Kilbourne’s observation that “Girls are taught to think that they should be effortlessly beautiful, and that any flaw, any sign of aging, any weight gain is a personal failure” reflects a cultural expectation that links female appearance with moral value. While this critique originally targeted traditional advertising, its contemporary relevance has only intensified in the age of social media. Platforms like Instagram and TikTok have blurred the line between consumer and commodity, encouraging women to curate and market their own image in exchange for likes, attention, or influence. This creates a cycle where women internalise commercial ideals and voluntarily perform their own commodification. Kilbourne’s language, particularly the phrase “personal failure”, exposes how societal beauty standards are no longer just externally imposed, but also self-policed. Her insight proves especially present in today’s influencer culture, where personal identity is filtered, branded, and sold, further highlighting the global issue of female commodification and objectification, as well as reinforcing unrealistic expectations. In this way, the commodification of women has evolved, but not disappeared, media platforms have simply made it more pervasive and insidious.
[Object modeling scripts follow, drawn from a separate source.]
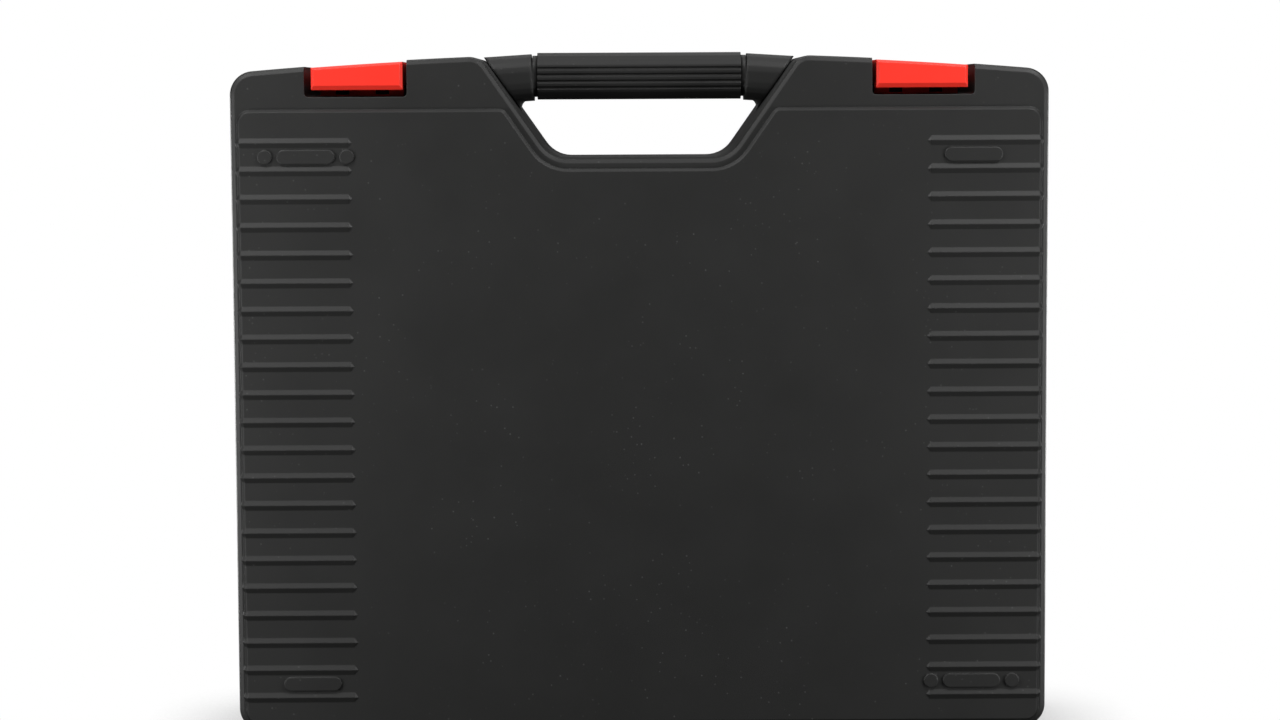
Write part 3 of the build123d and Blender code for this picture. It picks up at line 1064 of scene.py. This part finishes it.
@dataclass
class Studio:
    """Pale floor, soft lights and the camera at the photograph's angle.

    The camera's angles are in degrees, and its lens and sensor in millimetres. The
    surround is the strength of the light that comes from all sides. The side boxes stay
    below the case's top, so they leave no glare on the latches when seen from behind.
    """

    eye: Point = (-7.5 * MM, -1541.3 * MM, 323.2 * MM)
    pitch: float = 4.966
    roll: float = 0.278
    yaw: float = -0.272
    lens: float = 84.375
    sensor: float = 36.0
    clip: tuple[float, float] = (0.05, 60.0)
    floor_reach: float = 9.0
    floor_turns: int = 96
    surround: float = 0.05
    lamps: tuple[Softbox, ...] = (
        Softbox("over_box", (0.0, 0.15, 1.35), (0.0, 0.15, 0.0), (1.3, 0.7), 3.7),
        Softbox("back_box", (0.0, 1.0, 1.3), (0.0, 0.0, 0.3), (1.4, 0.6), 3.4),
        Softbox("left_shoulder_box", (-0.5, -0.5, 0.95), (-0.1, 0.0, 0.25), (0.35, 0.35), 6.8),
        Softbox("right_shoulder_box", (0.5, -0.5, 0.95), (0.1, 0.0, 0.25), (0.35, 0.35), 7.2),
        Softbox("left_box", (-0.6, -0.42, 0.15), (-0.15, 0.0, 0.15), (0.3, 0.3), 3.0),
        Softbox("right_box", (0.6, -0.42, 0.15), (0.15, 0.0, 0.15), (0.3, 0.3), 2.7),
        Softbox("rear_left_box", (-0.6, 0.42, 0.15), (-0.15, 0.0, 0.15), (0.3, 0.3), 2.8),
        Softbox("rear_right_box", (0.6, 0.42, 0.15), (0.15, 0.0, 0.15), (0.3, 0.3), 2.8),
    )

    def camera(self) -> None:
        """Makes the camera."""
        turn = (
            Matrix.Rotation(math.radians(self.yaw), 3, "Z")
            @ Matrix.Rotation(math.radians(-self.pitch), 3, "X")
            @ Matrix.Rotation(math.radians(self.roll), 3, "Y")
        )
        right, ahead, above = turn.col[0], turn.col[1], turn.col[2]
        matrix = Matrix((right, above, -ahead)).transposed().to_4x4()
        matrix.translation = Vector(self.eye)
        data = bpy.data.cameras.new("photo_camera")
        data.lens, data.sensor_width = self.lens, self.sensor
        data.clip_start, data.clip_end = self.clip
        eye = show("photo_camera", data)
        eye.matrix_world = matrix
        bpy.context.scene.camera = eye

    def floor(self) -> None:
        """Makes the floor."""
        rim = []
        for turn in range(self.floor_turns):
            angle = math.tau * turn / self.floor_turns
            rim.append(Vector((math.cos(angle), math.sin(angle), 0.0)) * self.floor_reach)
        ground = Mesh.piece("studio_floor", rim, [list(range(self.floor_turns))])
        ground.data.materials.append(FLOOR.material())

    def lights(self) -> None:
        """Makes the soft lights and the pale surround."""
        for lamp in self.lamps:
            lamp.build()
        world = bpy.data.worlds.new("studio")
        world.use_nodes = True
        graph = Graph(world.node_tree)
        shown = graph.add("ShaderNodeLightPath", output="Is Camera Ray")
        strength = self.surround + (1.0 - self.surround) * shown
        paper = {"Color": WHITE, "Strength": strength}
        light = graph.add("ShaderNodeBackground", None, paper)
        graph.add("ShaderNodeOutputWorld", None, {"Surface": light})
        bpy.context.scene.world = world
        bpy.context.scene.view_settings.view_transform = "Standard"

    def build(self) -> None:
        """Builds the studio."""
        self.camera()
        self.floor()
        self.lights()


def dress_node(node: str, material: bpy.types.Material) -> None:
    """Gives a node of the frame its finish.

    Args:
        node: The node's name.
        material: The finish.
    """
    piece = frame["nodes"][node]
    for number in range(len(piece.material_slots)):
        piece.material_slots[number].material = material
    LOG.info("%s: %s", node, material.name)


def clear_startup() -> None:
    """Removes what an empty start-up file brings along."""
    kept = set(frame["nodes"].values()) | set(frame["bodies"].values())
    for thing in list(bpy.data.objects):
        if thing not in kept:
            bpy.data.objects.remove(thing)


def main() -> None:
    """Builds the scene, piece by piece."""
    logging.basicConfig(level=logging.INFO, format="%(name)s: %(message)s")
    clear_startup()
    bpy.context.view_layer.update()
    Studio().build()
    CaseHalf("base_shell").dress()
    CaseHalf("lid_shell").dress()
    for side in SIDES:
        Latch(f"latch_{side}", f"latch_pin_{side}").dress()
    Handle().dress()
    Hinge().dress()
    screws = [f"handle_screw_{side}_{row}" for side in SIDES for row in ROWS]
    screws += [f"grip_screw_{side}" for side in SIDES]
    for screw in screws:
        LOG.info("screw %s", CrossScrew(screw).dress().name)
    foams = (
        WavedFoam("lid_foam", "lid_foam_waved", Body.LID),
        CutFoam("foam_frame", "foam_frame_cut", Body.BASE),
        CutFoam("foam_pad", "foam_pad_cut", Body.BASE),
    )
    for foam in foams:
        LOG.info("foam %s", foam.dress().name)


if __name__ == "__main__":
    main()
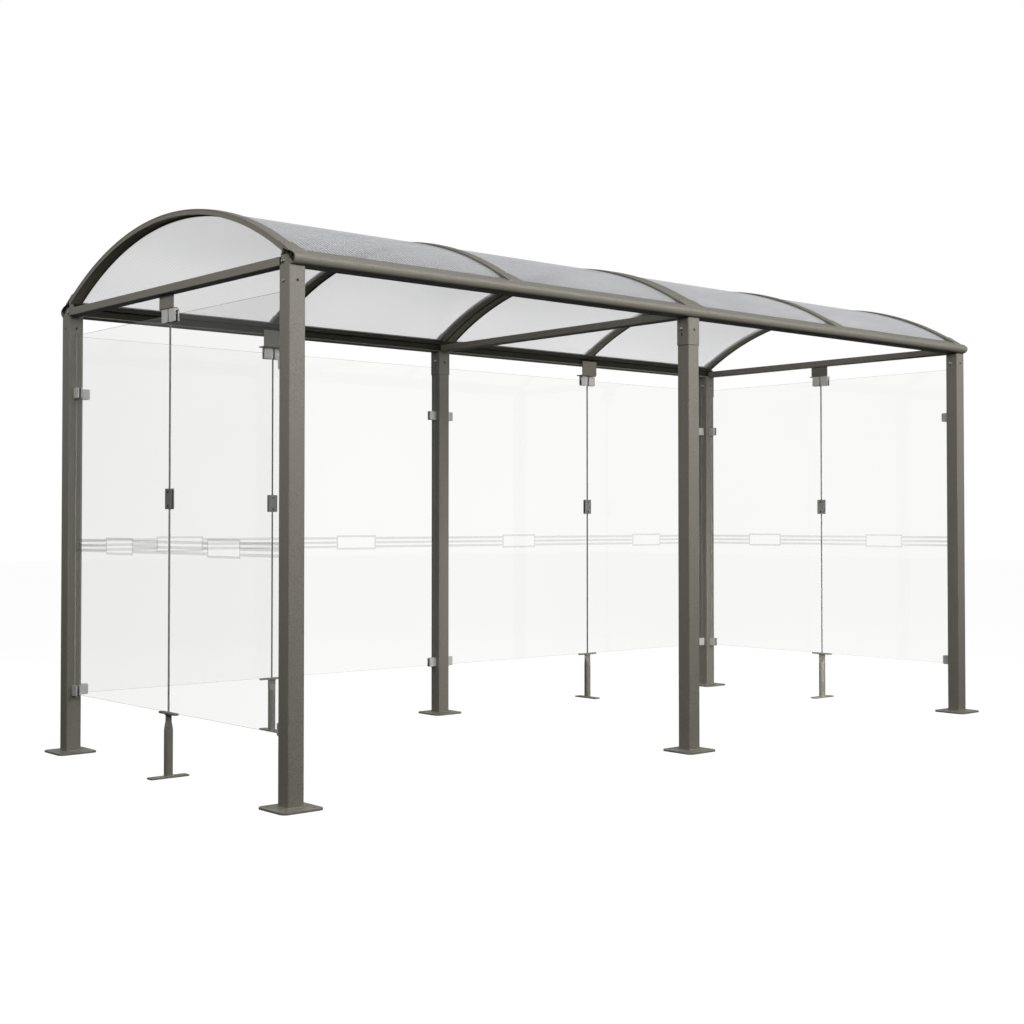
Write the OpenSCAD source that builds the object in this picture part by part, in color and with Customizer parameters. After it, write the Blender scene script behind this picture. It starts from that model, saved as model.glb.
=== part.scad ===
// Bike shelter: square posts on base plates, rounded eave beams, arched roof ribs with twin-wall
// sheets between them, and glass panes on both ends and along the back. The front is open.
// Frame: X along the length, Y towards the glazed back, Z up, origin on the ground at the plan centre.

/* [Overall] */
// Distance between the middle of the length and the end post centres
bay = 2500; // [1800:10:3200]
// Place of the middle posts along the length, from the middle
mid_off = -27; // [-60:1:60]
// Distance between the front and back post centres
depth = 2106; // [1600:10:2800]
// Height of the post tops, which is the underside of the eave beams
eave_z = 2285; // [1900:5:2700]
// Rise of the arched roof from the eave line to its crown
roof_rise = 331.5; // [200:0.5:500]
// Place of the back glass joints, from the middle
joint_x = 1269; // [900:1:1700]

/* [Posts] */
// Outside width of a square post
post = 80; // [60:1:120]
// Wall of a post
post_wall = 3; // [2:0.5:6]
// Outside corner radius of a post
post_r = 5; // [3:0.5:12]
// Side of a square base plate
plate = 210; // [150:1:300]
// Thickness of a base plate
plate_t = 10; // [6:1:20]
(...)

Both Atwood and Kilbourne reveal the global issue of how commodifying women diminishes identity, agency, and self-worth. In Gilead, this reduction is overt and violently enforced, in consumer culture, it is insidious and normalised. Yet both systems ultimately do the same thing: they train people to see women not as autonomous individuals, but as tools or products.
This global issue remains critically relevant today. Debates over reproductive rights, the influence of social media, and movements like #MeToo all centre on the question of who controls women’s bodies and identities. These texts challenge readers not only to recognise the mechanisms of commodification but to resist them through language, media literacy, and empathy. The fight for identity and dignity is not fiction. It is unfolding around us now.